MANFREDONIA (FOGGIA) – (di Maria Teresa Valente) In questa Giornata della Memoria, la storia del sipontino Giacomo Palmieri si intreccia con quelle di molti altri manfredoniani, di cui tante restano ancora sconosciute.
La ragione? I sopravvissuti all’orrore, come Giacomo, spesso non avevano la volontà di condividere con le loro famiglie gli eventi tragici vissuti durante la seconda guerra mondiale.
Era il 1940 quando, appena ventenne, Giacomo venne arruolato nella fanteria italiana e da Manfredonia fu trasferito in una Francia già occupata dai tedeschi.
Da quel momento il suo destino si legò agli eventi che cambiarono per sempre il corso della storia.
Il giorno seguente allo storico 8 settembre 1943, fu catturato dai tedeschi e messo di fronte ad una scelta: arruolarsi con la repubblica di Salò oppure essere imprigionato. Giacomo scelse la prigionia, mantenendo fede al giuramento del regio esercito italiano.
La sua scelta lo condusse in un campo di concentramento, situato probabilmente nel sud della Francia ai confini con i Pirenei. Un inferno di umiliazioni e lavori forzati, dove la dignità umana veniva calpestata ogni giorno.
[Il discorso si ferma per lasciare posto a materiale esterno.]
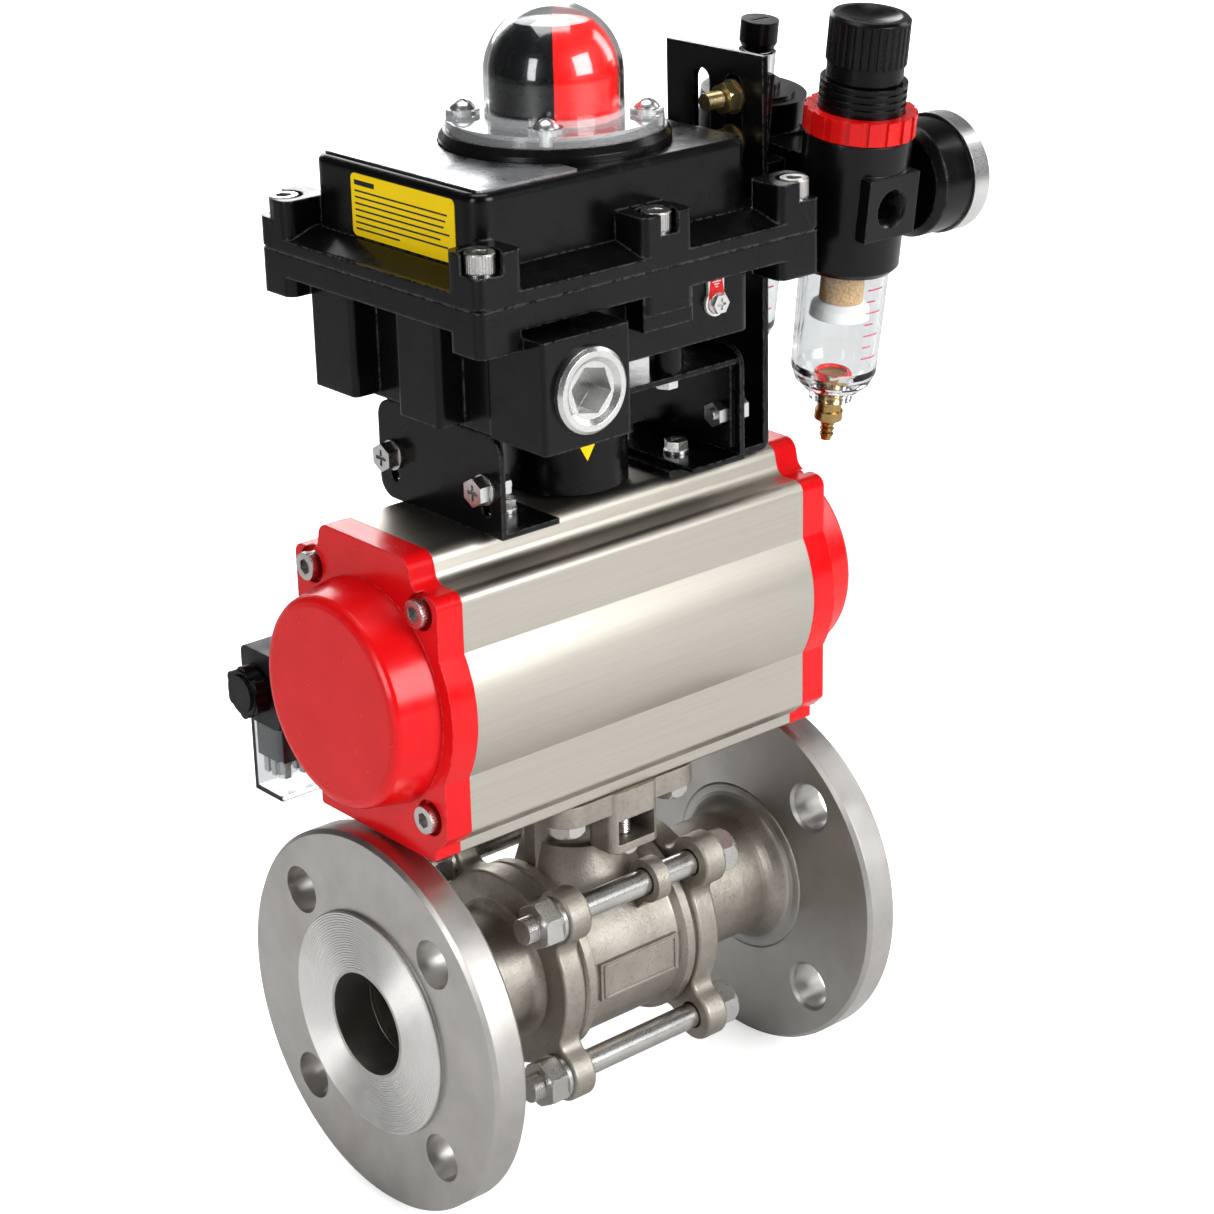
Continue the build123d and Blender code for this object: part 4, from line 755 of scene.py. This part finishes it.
def scale_mark(point, w, spread):
    """One printed mark that follows the bowl's slightly tapered wall."""
    start, steps, width = radians(-102), 6, 0.5
    taper = 0.02 * (w + 14) / 53
    verts, faces = [], []
    for j in range(steps + 1):
        for r in (16.5, 16.62):
            for d in (w, w + width):
                verts.append(point(r + taper, start + spread * j / steps, d))
    for j in range(steps):
        a = 4 * j
        faces.append((a + 2, a + 6, a + 7, a + 3))
        faces.append((a, a + 1, a + 5, a + 4))
        faces.append((a + 1, a + 3, a + 7, a + 5))
        faces.append((a, a + 4, a + 6, a + 2))
    return verts, faces


def bowl_scales():
    """Level marks printed on both bowls."""
    shapes = []
    for u in (0, LUBRICATOR_U):
        point = along("Z", (0, u, 0))
        for i in range(9):
            spread = radians(24 if i % 2 == 0 else 13)
            shapes.append(scale_mark(point, -58 + 4.4 * i, spread))
    piece("bowl_scales", join_shapes(shapes), "red_print", turn=AIR)


def bowl_seal():
    """Red sealing ring where the drain passes through the bowl."""
    middle, height, thick = 5.9, -68.9, 0.9
    turns = [radians(30 * i) for i in range(13)]
    ring = [(middle + thick * cos(a), height + thick * sin(a)) for a in turns]
    shape = lathe(ring, "Z", (0, 0, 0))
    piece("bowl_seal", shape, "red_plastic", "drain", smooth=True, turn=AIR)


def connector_inside():
    """Terminals seen through the clear connector."""
    shapes = []
    for y in (55.5, 60, 64.5):
        for x in (9.5, 17.5, 25.5):
            shapes.append(slab(x - 1.5, x + 1.5, y - 1.3, y + 1.3, 76, 82.5, 0.3))
    piece("connector_terminals", join_shapes(shapes), "steel")


def body_panel():
    """Raised cast border round the blank panel on the front of the valve body."""
    back, front = -35.4, -36.2
    bars = [slab(83, 117, front, back, z, z + 1, 0.2) for z in (5.9, -6.9)]
    bars += [slab(x, x + 1, front, back, -6.9, 6.9, 0.2) for x in (82.2, 116.8)]
    piece("body_panel_border", join_shapes(bars), "stainless_cast")


photo_camera()
studio()
dress_nodes()
screw_heads()
bolt_threads()
port_threads()
puck_arrow()
side_label()
earth_label()
gauge_dial()
bowl_scales()
bowl_seal()
connector_inside()
body_panel()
L’incubo perdurò per oltre un anno, con Giacomo e i suoi compagni sottoposti a condizioni inumane.
Molti persero la vita in tragedie silenziose, come quelli che trovarono la morte affogando in un fiume impetuoso, mentre cercavano di costruire un ponte.
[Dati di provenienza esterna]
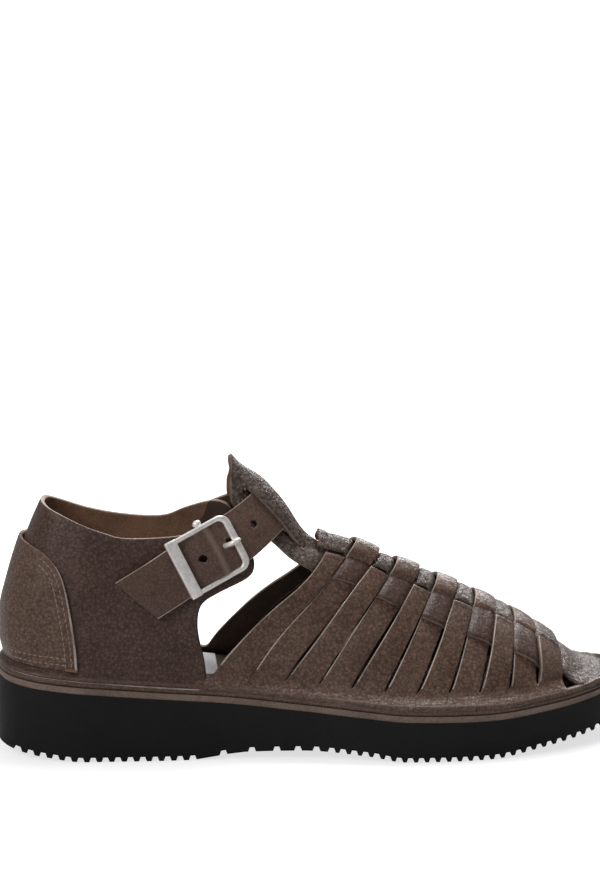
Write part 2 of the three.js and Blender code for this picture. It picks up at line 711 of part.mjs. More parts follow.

In quel carcere a cielo aperto, Giacomo resistette per oltre un anno, finché un ‘provvidenziale’ bombardamento alleato gli offrì la via della fuga insieme ad altri prigionieri.
Dopo avventure e peripezie tra campi sconosciuti, fu intercettato dagli alleati presenti nelle terre francesi.
Ma la sua odissea non era ancora giunta al termine; gli alleati lo reinternarono in un campo di concentramento nei pressi di Caserta.
Solo dopo accurati accertamenti fu rispedito nella sua amata Manfredonia. Giacomo tornò a casa quando la guerra stava per finire, dopo quasi cinque anni di assenza.
Scoprì con amarezza che i genitori erano morti e con commovente ed amorevole sorpresa che la fidanzata aveva atteso il suo ritorno.
Una foto di quel periodo ritrae Giacomo con l’amico di San Marco in Lamis, suo compagno di sventure. Partirono insieme, affrontarono insieme le tempeste della guerra e ritornarono insieme alle loro radici.
Dopo l’addio al bivio di San Giovanni Rotondo sulla strada per Manfredonia, i due amici persero le tracce l’uno dell’altro: non si rividero e sentirono mai più. Forse, fu una scelta consapevole per evitare di risvegliare i ricordi dolorosi di quei giorni tragici.
L’ironia della vita riservò a Giacomo una nuova sorpresa negli anni ’50, quando emigrò in Germania per lavoro. Un gesto che, in qualche modo, chiudeva il cerchio con quei tedeschi che un tempo erano stati nemici, ma che ora gli offrivano una nuova speranza.
Il 27 gennaio 2021, la famiglia di Giacomo Palmieri ha ricevuto in Piemonte una medaglia alla memoria, un tributo postumo al soldato che visse l’inferno dei campi di concentramento. A ritirare questo riconoscimento è stato il nipote omonimo, carabiniere a Torino.
Nonostante il meticoloso impegno del nipote, che ha portato al riconoscimento di diverse onorificenze, Giacomo non ebbe mai l’opportunità di vedere questi onori, essendo deceduto nel 1978 all’età di 58 anni.
La storia di Giacomo Palmieri è un simbolo di molte vicende simili vissute dai nostri concittadini. In questo Giorno della Memoria, riflettiamo su queste storie spesso sepolte, ricordando come il coraggio della memoria possa illuminare l’oscurità del passato.
Per non dimenticare.
NB: Ringrazio Domenico Palmieri, figlio di Giacomo, per avermi raccontato la storia del suo papà.